In short, everything to make our codes easy to understand and easy to change by other people.
3.6 Design Patterns Review
When assessing code design and structure, sometimes there are opportunities to apply a certain design pattern. Be it from Gang of Four (aka classic 23 object-oriented patterns), concurrency patterns, microservices patterns, enterprise integration patterns, or from any other references.
Although, one sign of mediocrity is to force-impose design patterns on everything we create. So, we use them only when they help, while keeping our codebase simple and not over-complicated.
3.7 Refactoring Principles Review
When improving existing codebase, especially legacy codes, I’m a follower of Martin Fowler’s Refactoring principles. This Refactoring.Guru explains these principles with easy explanations and beautiful visuals.

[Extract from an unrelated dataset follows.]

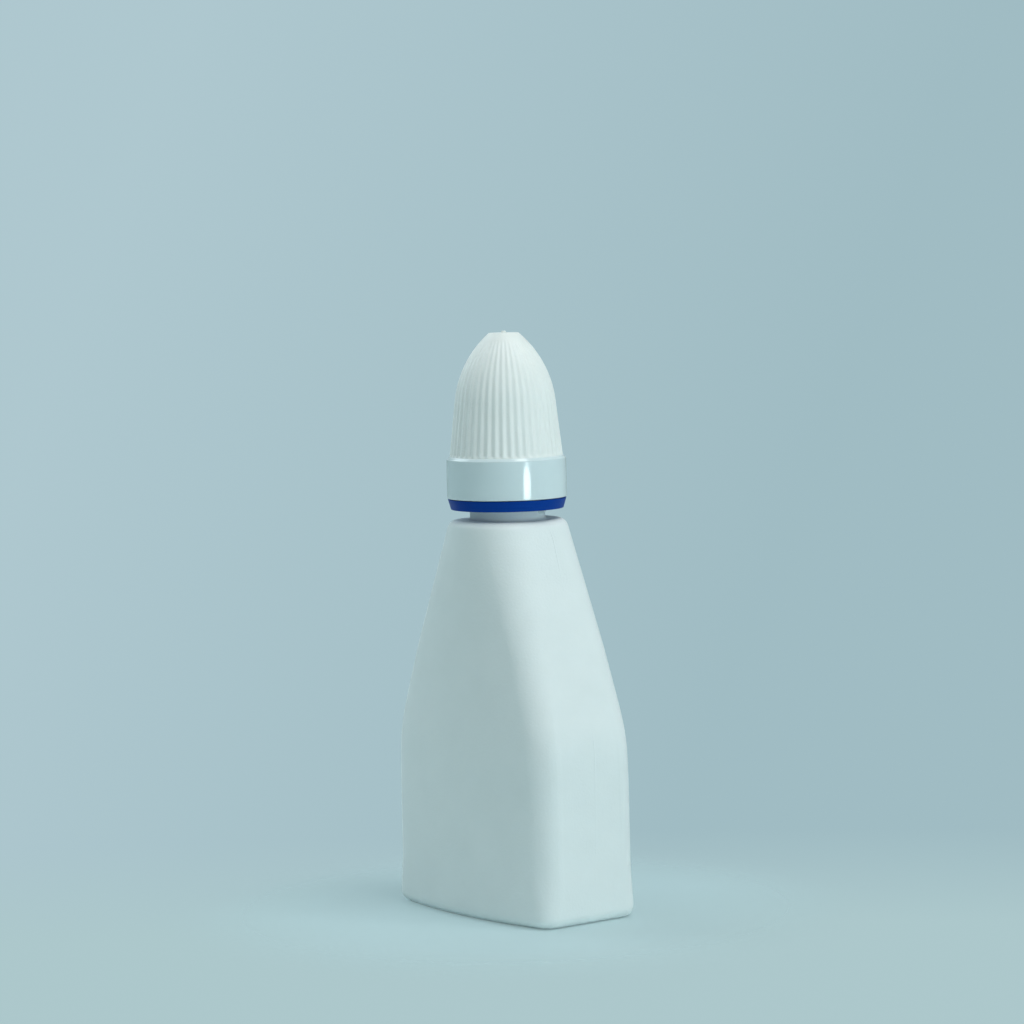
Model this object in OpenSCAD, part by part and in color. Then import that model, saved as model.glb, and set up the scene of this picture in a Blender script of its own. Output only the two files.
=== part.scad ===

I haven’t really read this book: Working Effectively with Legacy Code, but this is one of the mandatory references on this topic that we should look into. On the other hand, I believe we should always pay respect to and not despise “legacy codes” because they were the ones who served our users for years and contributed a big amount of revenue already. I’m saying, legacy codes pay my salary.
But aren’t all these steps only bogging down our velocity? Slowing down the entire software development process?
Yes, I think it’s inevitable.
As our tech organization grows, and more people join and contribute their codes, and our codebases are getting bigger with more complexities, we no longer talk about delivering fast, disrupting the market, and breaking things. The emphasis is now on how to do things correctly, how to make team communication better, how to share organizational knowledge, and how to not repeat the same mistakes made by other teams. I believe that’s how a tech organization becomes more mature.
So yeah, there’s an expensive price for great code quality — but not too pricey.